- WRITTEN TASK
From the listing that follows, extract every line and set it down unaltered.

- DATA SHOWN
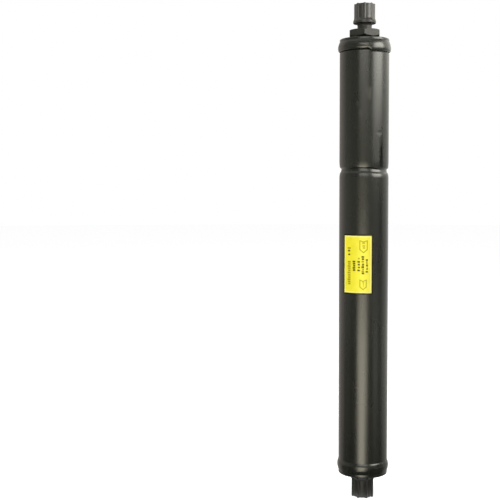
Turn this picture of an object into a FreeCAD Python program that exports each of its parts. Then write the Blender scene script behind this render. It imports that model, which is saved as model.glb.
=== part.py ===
import FreeCAD, Part
import math
import os
from collections import namedtuple

# Filter drier for a refrigerant line: a slim steel bottle that stands on end, inlet up, with the
# drying charge held above a rolled groove and a strainer over the outlet.
# Millimetres and degrees, +Z along the bottle towards the inlet. The origin is on the axis,
# half way along the plain wall below the groove, where a strap clamps the bottle.

# Shell tube
TUBE_RADIUS = 25.0
TUBE_WALL = 1.5
PLAIN_WALL = 289.0
DRYING_WALL = 108.8

# Rolled groove, measured on the outer skin
GROOVE_DEPTH = 2.27
GROOVE_HALF_WIDTH = 9.0
GROOVE_ROOT_RADIUS = 2.5

# Girth welds: how far each bead stands proud, half its width, how deep both melt in, and the
# flats that make up the crown
INLET_BEAD_HEIGHT = 1.85
INLET_BEAD_HALF_WIDTH = 5.75
OUTLET_BEAD_HEIGHT = 1.4
OUTLET_BEAD_HALF_WIDTH = 4.9
WELD_DEPTH = 1.1
BEAD_FLATS = 4

# End caps: a rim in line with the tube, and a spigot that slides into it
INLET_RIM = 8.45
OUTLET_RIM = 9.45
END_THICKNESS = 3.5
END_EDGE = 0.8
SPIGOT_LENGTH = 6.0
SPIGOT_CLEARANCE = 0.15
SPIGOT_WALL = 2.2
SPIGOT_LEAD = 0.8
FLOOR_CORNER = 1.5

# What both line fittings share
FITTING_SPIGOT_RADIUS = 10.6
FITTING_SPIGOT_PROUD = 4.0
FITTING_CLEARANCE = 0.1
NOSE_LAND = 1.0
INLET_HEX_ACROSS_FLATS = 30.0
INLET_HEX_HEIGHT = 7.0
HEX_CHAMFER_ANGLE = 30.0
HEX_CORNERS = 6

# Fillet weld round the foot of each fitting
FITTING_WELD_LEG = 1.45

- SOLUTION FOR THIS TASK
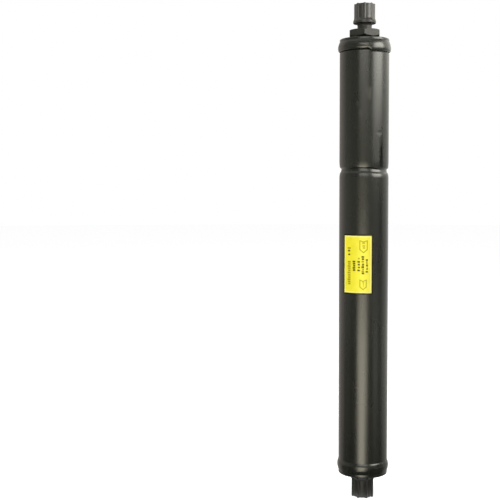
Turn this picture of an object into a FreeCAD Python program that exports each of its parts. Then write the Blender scene script behind this render. It imports that model, which is saved as model.glb.
=== part.py ===
import FreeCAD, Part
import math
import os
from collections import namedtuple

# Filter drier for a refrigerant line: a slim steel bottle that stands on end, inlet up, with the
# drying charge held above a rolled groove and a strainer over the outlet.
# Millimetres and degrees, +Z along the bottle towards the inlet. The origin is on the axis,
# half way along the plain wall below the groove, where a strap clamps the bottle.

# Shell tube
TUBE_RADIUS = 25.0
TUBE_WALL = 1.5
PLAIN_WALL = 289.0
DRYING_WALL = 108.8

# Rolled groove, measured on the outer skin
GROOVE_DEPTH = 2.27
GROOVE_HALF_WIDTH = 9.0
GROOVE_ROOT_RADIUS = 2.5

# Girth welds: how far each bead stands proud, half its width, how deep both melt in, and the
# flats that make up the crown
INLET_BEAD_HEIGHT = 1.85
INLET_BEAD_HALF_WIDTH = 5.75
OUTLET_BEAD_HEIGHT = 1.4
OUTLET_BEAD_HALF_WIDTH = 4.9
WELD_DEPTH = 1.1
BEAD_FLATS = 4

# End caps: a rim in line with the tube, and a spigot that slides into it
INLET_RIM = 8.45
OUTLET_RIM = 9.45
END_THICKNESS = 3.5
END_EDGE = 0.8
SPIGOT_LENGTH = 6.0
SPIGOT_CLEARANCE = 0.15
SPIGOT_WALL = 2.2
SPIGOT_LEAD = 0.8
FLOOR_CORNER = 1.5

# What both line fittings share
FITTING_SPIGOT_RADIUS = 10.6
FITTING_SPIGOT_PROUD = 4.0
FITTING_CLEARANCE = 0.1
NOSE_LAND = 1.0
INLET_HEX_ACROSS_FLATS = 30.0
INLET_HEX_HEIGHT = 7.0
HEX_CHAMFER_ANGLE = 30.0
HEX_CORNERS = 6

# Fillet weld round the foot of each fitting
FITTING_WELD_LEG = 1.45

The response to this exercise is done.